- Born: 9 May 1936 Edmonton, North London, England
- Died: 10 October 2022 (aged 86)
- Education: Trinity College of Music
- Genres: Jazz
- Occupations: Record producer, arranger, conductor, musician
- Instruments: Piano
- Label: EMI/Parlophone

= Kenny Clayton =

British music producer and pianist (1936–2022)

Kenny Clayton (9 May 1936 – 10 October 2022) was a British record producer, arranger, conductor and jazz pianist. He wrote numerous musical scores for film and stage.

==Life and career==
Clayton was born in Edmonton NorthL London on 9 May 1936. He studied piano at the Trinity College of Music in London. In the late 1950s, by the age of twenty-one, Clayton firmly established himself as a working pianist and accompanied Alma Cogan and Terry Dene on a tour of the Empire Theatres, as well as working in cabaret with Shani Wallis, Jeannie Carson, Libby Morris, and Joan Turner.

Having achieved success on the popular UK variety circuit, Clayton was quickly signed to EMI/Parlophone and released his first single, "Tenerife," which he introduced on the British TV music series Thank Your Lucky Stars. He also was responsible for the arrangement of Carlo Dini's "Two People" which was written by Don Black and was released on Parlophone. Throughout the 1960s and 1970s, he was musical director and arranger for a number of popular singers, including Dick Haymes, Shirley Bassey, Matt Monro, Robin Gibb, Cilla Black, Charles Aznavour, Sacha Distel, and Roger Whittaker. He was Petula Clark's musical director and arranger from 1962 until 2005, and also performed with his jazz/swing combo, the Kenny Clayton Trio. In July 1967, Clayton accompanied Matt Monro at the 40 Thieves Club in Hamilton, Bermuda.

==Film and stage works==
As a composer, Clayton scored the films The Ragman's Daughter (1972), The Pied Piper (1972), The 14 (1973), The Savage Hunt (1980), and the final Morecambe and Wise project, Night Train to Murder (1984).

Clayton's stage credits included the scores for Bertie (with Mike Margolis), Oedipus, Ring Your Mother, Box, and The Mistress (with Bruce Montague). Clayton's theatre credits as musical director and arranger include The Sound of Music and Someone like You (both with Petula Clark), No Strings, Privates on Parade, Billy, Song and Dance, and Nightingale.
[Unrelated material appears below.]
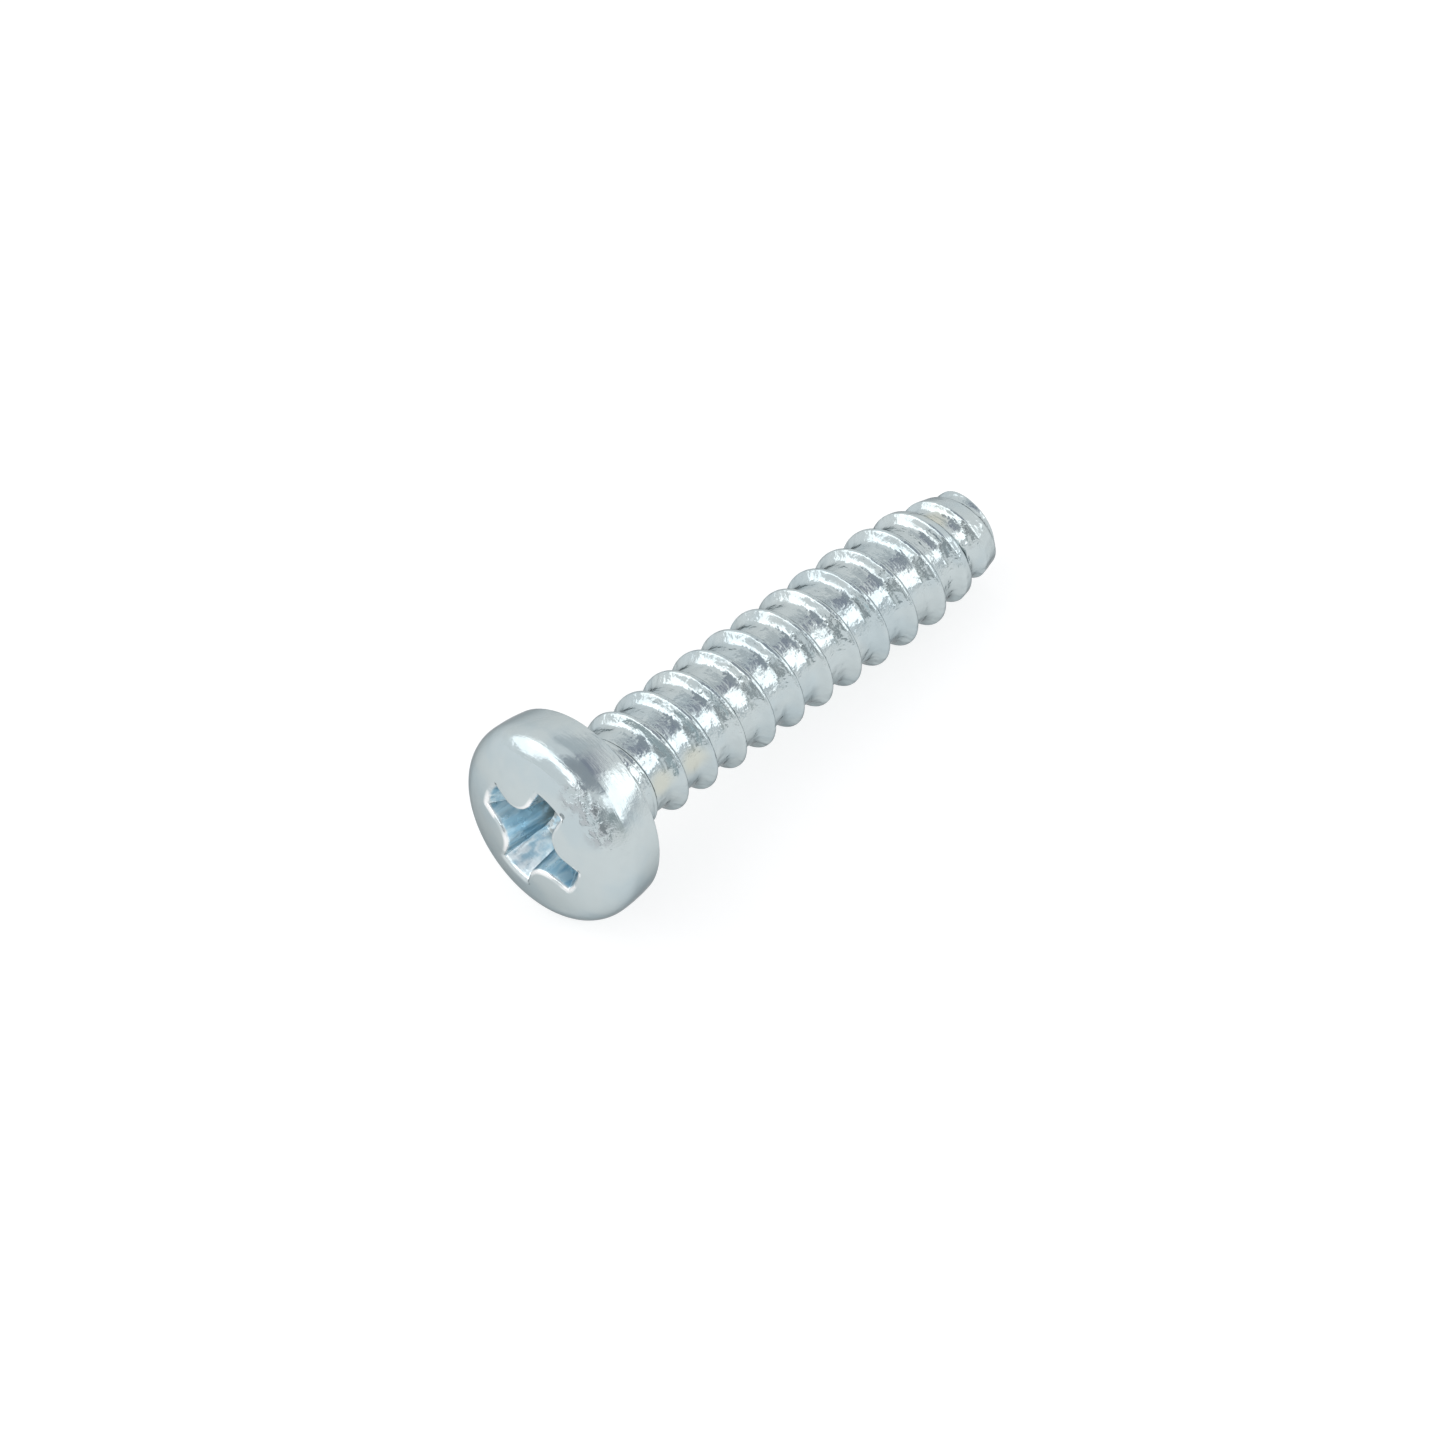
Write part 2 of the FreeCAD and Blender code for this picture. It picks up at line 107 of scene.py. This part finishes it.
rimHeight = float(domeHeight(size.recessRadius))
pointHeight = rimHeight - (size.recessRadius - size.pointRadius) / tanOf(size.wingAngle)
apexHeight = pointHeight - size.pointRadius * tanOf(size.pointAngle)
punchTop = size.headHeight + size.reach
punchEnd = apexHeight - size.reach
threadStart = size.length + size.pitch * (1 - size.threadTurn / 360)


def shankRadius(z, around):
    # the flank that faces the head runs out in a wide fillet, and the flank behind it in a narrow one
    depth = -z
    along = (depth - (size.length - size.taperLength)) / size.taperLength
    taperTop = size.threadRadius + size.taperBulge
    bulge = 4 * size.taperBulge * along * (1 - along)
    taper = taperTop - (taperTop - size.tipRadius) * along + bulge
    taper = np.where(along < 0, 2 * size.threadRadius, taper)  # clear of the thread above the taper
    core = size.coreRadius - (size.coreRadius - size.tipCoreRadius) * np.clip(along, 0, 1)
    offset = z + threadStart - size.pitch * around / fullTurn
    offset = ((offset / size.pitch + 0.5) % 1 - 0.5) * size.pitch
    fillet = np.where(offset > 0, size.rootRound, size.backRound)
    ridge = size.threadRadius - (np.abs(offset) - size.crestFlat / 2) / tanOf(size.flankAngle / 2)
    rise = (size.threadRadius - size.neckRadius) / size.runIn
    runIn = size.neckRadius + np.maximum(0, depth - size.neckGap) * rise
    top = smoothMin(np.minimum(size.threadRadius, runIn), taper, size.crestRound)
    ridge = smoothMin(ridge, top, size.crestRound)
    return smoothMax(core, ridge, fillet)


def recessWall(z):
    # z holds one height for each column of a quarter; the result is that quarter's points
    halfWidth = size.wingWidth / 2 + (z - rimHeight) * tanOf(size.fluteAngle)
    blend = (z - punchEnd) / (punchTop - punchEnd)
    bend = size.floorRadius + (size.cornerRadius - size.floorRadius) * blend
    bendStart = halfWidth + bend
    wingRadius = size.recessRadius + (np.maximum(z, pointHeight) - rimHeight) * tanOf(size.wingAngle)
    halfEnd = np.arcsin(halfWidth / wingRadius)
    swing = halfEnd * (2 * share - 1)
    sideEnd = wingRadius * np.cos(halfEnd)
    bendTurn = share * quarterTurn
    places = [
        (wingRadius * np.cos(swing), wingRadius * np.sin(swing)),
        (sideEnd + (bendStart - sideEnd) * share, halfWidth),
        (bendStart - bend * np.sin(bendTurn), bendStart - bend * np.cos(bendTurn)),
        (halfWidth, bendStart + (sideEnd - bendStart) * share),
    ]
    onStretch = [stretch == number for number in range(len(places))]
    return [np.select(onStretch, choices) for choices in zip(*places)]


def settle(start, surfaceHeight):
    # heights at which the wall meets a surface, found by going back and forth between the two
    passes = 40
    height = np.full(quarter, start)
    for _ in range(passes):
        height = surfaceHeight(*recessWall(height))
    return height


def domeOver(x, y):
    return domeHeight(np.hypot(x, y))


def floorUnder(x, y):
    # the ends of the wings stop where the flatter point begins
    return np.where(stretch == 0, pointHeight, apexHeight + np.hypot(x, y) * tanOf(size.pointAngle))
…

Clayton composed, scored and recorded incidental music for spoken word albums including such titles as The Secret Garden (read by Glenda Jackson), A Journey to the Center of the Earth (read by Tom Baker), Puckoon (read by Spike Milligan), and Black Beauty (read by Angela Rippon). For Peter O'Toole, he composed incidental music to accompany his readings of Shakespearean ballads and sonnets.

In television, Clayton worked as a musical director and accompanist on several series and specials, including Shirley Bassey and Count Basie's Something Special (for NBC), Petula Clark's Traces of Love (for ATV), The Vocal Touch - Anita Harris (for BBC2), and the original series Company & Co (for BBC2), Coming Next (for Channel 4), and Lily Live (for LWT).

The Royal Philharmonic Orchestra commissioned him to write the nine-minute tone poem, Il Palio Di Siena.

Clayton's later albums included Kenny Clayton Plays Tribute to Petula Clark & Matt Monro, which was released on 21 November 2005. The Kenny Clayton Trio released two albums of songs associated with Frank Sinatra, Nice 'n Easy and All the Way.

Clayton divided his time between London and Menorca. In 2011 and 2012, he played on several occasions at the Alley Cat venue in Denmark Street, London, with his long-time friend, the crooner Paul Ryan. He died on 10 October 2022, at the age of 86.